Concerned that these investigations were designed to chill First Amendment rights, the House Committee on Science, Space and Technology issued its own subpoenas. In mid-July the committee, led by Rep. Lamar Smith (R., Texas), asked the attorneys general to produce their communications with environmental groups and the Obama administration about their investigations.

They have indignantly refused to comply. New York Attorney General Eric Schneiderman claimed, in a July 13 letter to Mr. Smith, that the committee was  “courting constitutional conflict” by failing to show “a due respect for federalism.” Massachusetts Attorney General Maura Healey, in a similar letter dated July 26, asserted that the subpoenas are “unconstitutional” because they are “an affront to states’ rights.”

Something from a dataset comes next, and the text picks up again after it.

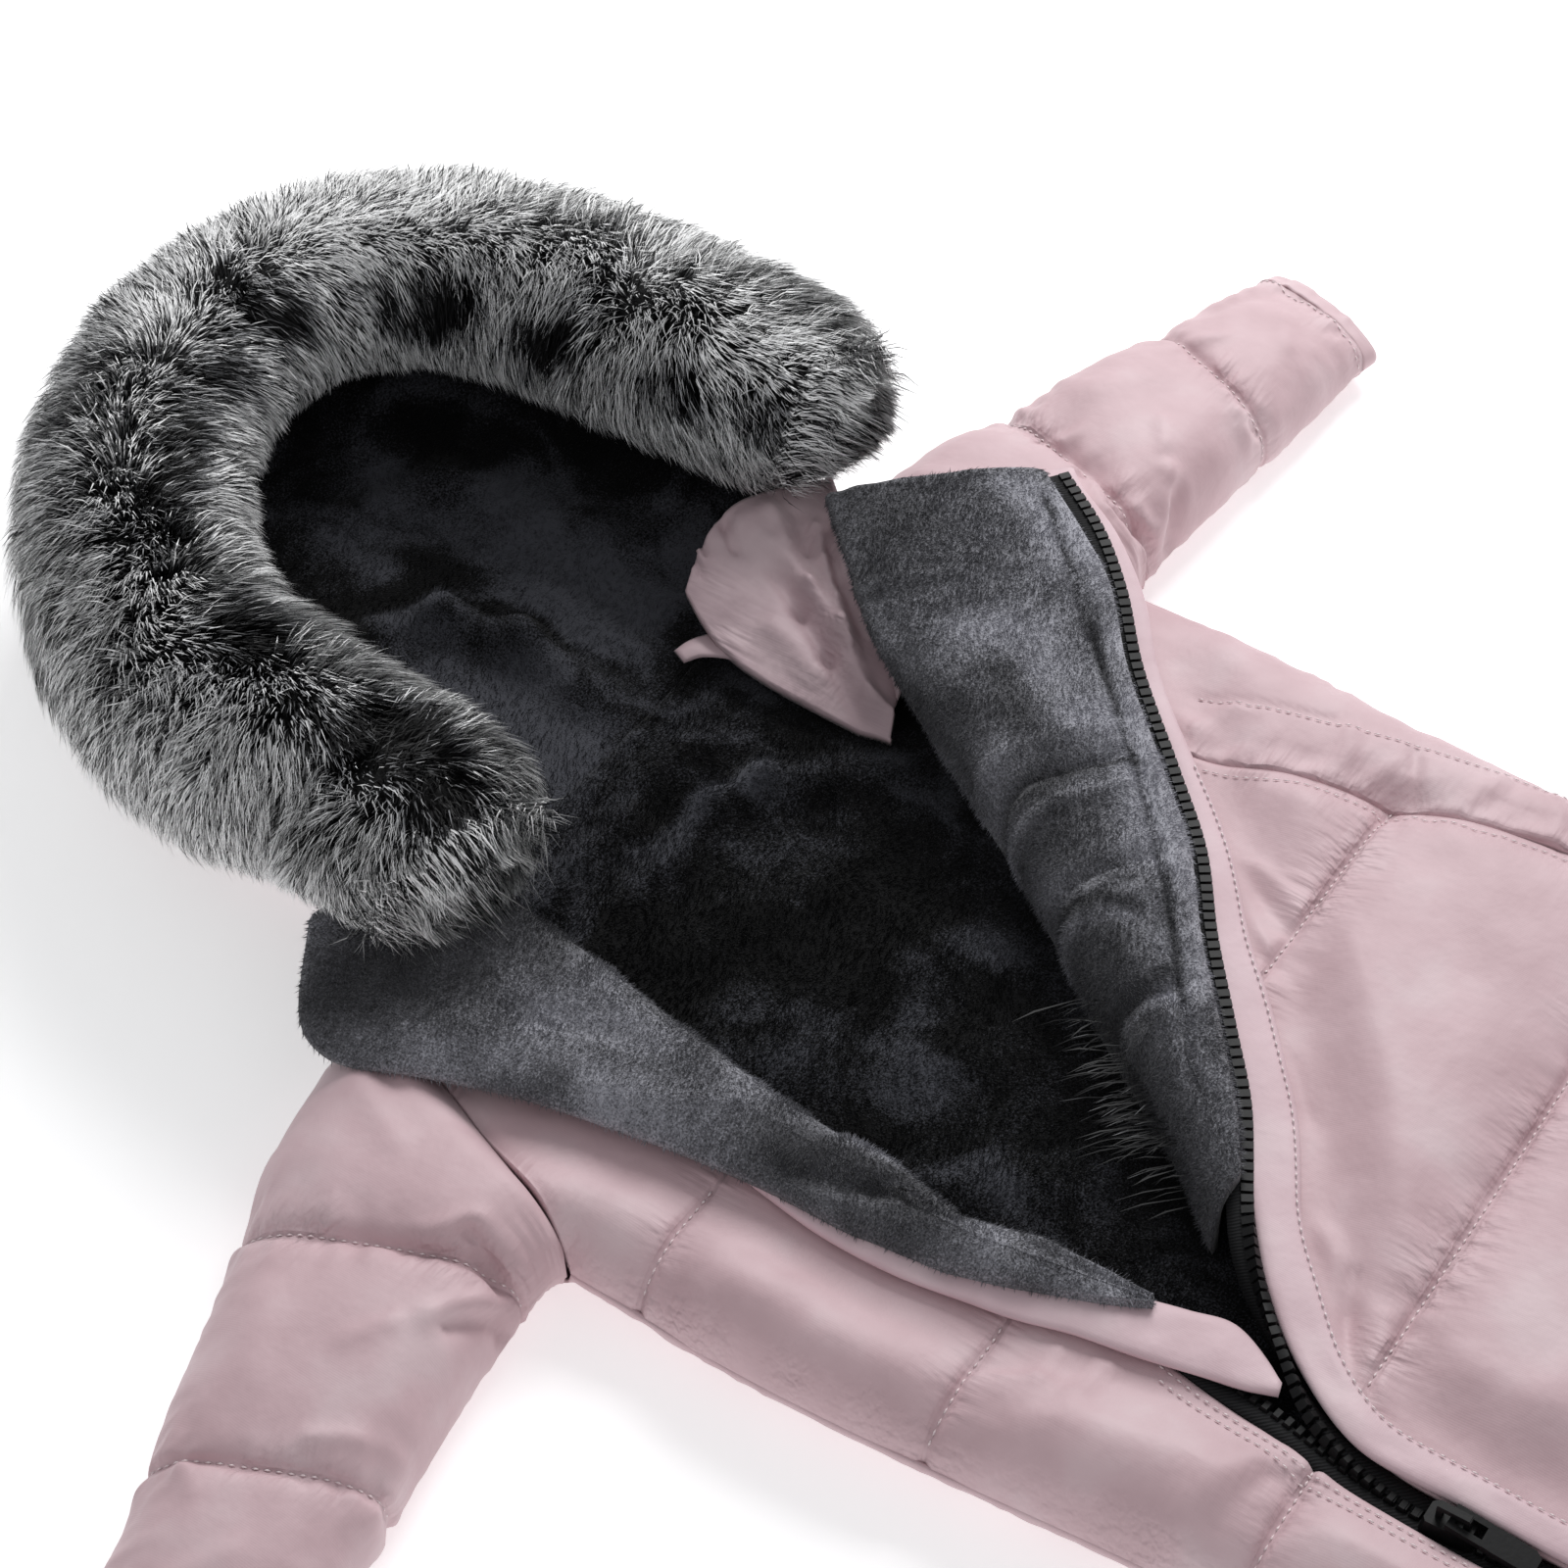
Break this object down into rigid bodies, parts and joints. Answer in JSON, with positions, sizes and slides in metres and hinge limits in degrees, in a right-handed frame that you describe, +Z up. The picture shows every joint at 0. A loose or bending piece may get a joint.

This view is utterly wrong. Federalism is a critical component of the constitutional architecture. The federal government exercises only limited and enumerated powers, and the states, under the Tenth Amendment, possess all other powers “not delegated to the United States.” But when the federal government acts within its delegated powers, it is entitled to supremacy over the states.

The Supreme Court has long recognized Congress’s power to investigate any matter within its legislative or oversight competence. With that comes a corresponding power to enforce its inquiries. The justices wrote in Barenblatt v. U.S. (1959) that the scope of Congress’s power of inquiry “is as penetrating and far-reaching as the potential power to enact and appropriate under the Constitution.”

Similarly, in McGrain v. Daugherty (1927), the court held that “the power of inquiry—with the process to enforce it—is an essential and appropriate auxiliary to the legislative function.” That’s why lawmakers passed a law to make contempt of a congressional subpoena a crime, punishing anyone who willfully refuses to answer “any question pertinent to the question under inquiry.”

The subpoenas to state attorneys general regarding their climate crusade easily fall within Congress’s legislative and oversight competence. The House Science Committee has jurisdiction over matters relating to scientific research. Its rules authorize the chairman to issue subpoenas on behalf of the committee.

Further, Congress has ample authority to investigate and sanction violations of First Amendment rights that are committed by state officials. For instance, the Ku Klux Klan Act of 1871 includes a provision—lawyers often call it simply “section 1983,” referring to its place in Title 42 of the U.S. Code—authorizing monetary damages against state officials who infringe a constitutional right.

Congress’s broad investigatory power clearly extends to state officials. In February, the House Oversight Committee compelled Darnell Earley, the emergency manager of Flint, Mich., to testify on the contamination of that city’s drinking water. Mr. Earley initially refused to appear, but he quickly acceded to its subpoena after the committee’s chairman, Rep. Jason Chaffetz (R., Utah), threatened to call the U.S. Marshals to “hunt him down.”

Under the Supremacy Clause of the Constitution, privileges grounded in state law—such as the attorney-client privilege or work-product privilege—are not binding on the federal government. The letter to Rep. Smith from the Massachusetts attorney general, for example, argued that the committee’s subpoena seeks documents that are “either attorney-client privileged” or “protected from disclosure as attorney work product.” Congress is obligated to honor neither of those state-law privileges.

When Congress subpoenas the White House or agencies in the executive branch, there is a delicate balancing of competing constitutional interests. This is because the executive often refuses to comply by invoking a presidential privilege grounded in Article II of the Constitution.

But there is no such difficult constitutional balancing required here. When Congress subpoenas state attorneys general in the rightful exercise of its legislative and investigative power, all assertions of state authority give way because of the Supremacy Clause. No state official—whether judicial, legislative or executive—may resist a legitimate federal command.

Throughout the Obama administration, congressional powers have been increasingly usurped by the executive. The White House has unilaterally rewritten statutes, ignored congressional subpoenas and arrogated to itself the power of the purse. These actions have too often received the blessing of congressional Democrats, who have allowed partisanship to override their fidelity to the Constitution and their institutional self-interest.

To begin restoring Congress’s constitutional authority, the House of Representatives should push back against these state attorneys general and vigorously litigate to enforce the Science Committee’s subpoenas.

Ms. Foley is a constitutional law professor at Florida International University College of Law.